Re: DIALECT AND WORD MEANINGS

Posted: 24 Jul 2019, 13:36
by Sue
plaques wrote: 23 Jul 2019, 21:04
Sue wrote: 23 Jul 2019, 20:41 HOW NOW BROWN COW, becomes HOO NOO BROON COO in the NE
That's exactly what me marra would say has he made his way to the netty.
That made me chuckle. I had a new head teacher when I was 13, he was from down souf! At the first speech day he announced he had been learning the local language. The one used here was some what similar to one he used, plus hoy them clarts at that spuggy. That head master went down a treat.
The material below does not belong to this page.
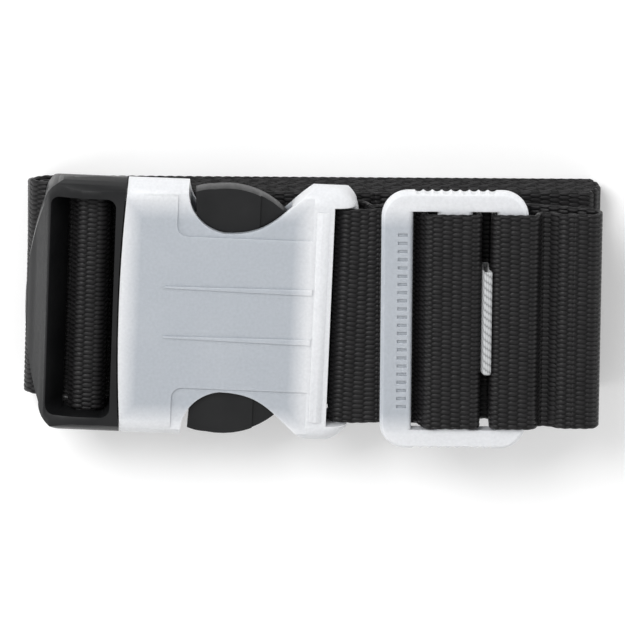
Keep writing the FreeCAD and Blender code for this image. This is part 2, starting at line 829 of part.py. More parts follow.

Re: DIALECT AND WORD MEANINGS

Posted: 25 Jul 2019, 02:10
by Stanley
:good:

Re: DIALECT AND WORD MEANINGS

Posted: 25 Jul 2019, 07:00
by Cathy
Origin of "Cor blimey".
Explanation of surprise, a euphemism (specifically a minced oath) derived from 'God blind me'.
1st recorded in print in Barrere and Leland's A dictionary of Slang, jargon and cant, 1889.
The extended version was used by Arthur Morrison in A Child of Jago, 1896: "Gawblimy, not what?".
The link between 'gor blimey', or 'cor blimey' and 'god blind me' was made evident by James Joyce in Ulysses, 1922: God blimey if she aint clinker.
Being as it is a contraction of 'God blind me', the term was originally spelled 'gorblimey' and is still frequently used that way.

Re: DIALECT AND WORD MEANINGS

Posted: 26 Jul 2019, 03:39
by Stanley
Very accurate Cathy. Many other examples, bloody = By our Lady, bugger is a corruption of Bulgar, Hocus Pocus is a corruption of the Latin Eucharist, 'hoc est enim corpus meum' but some dispute this.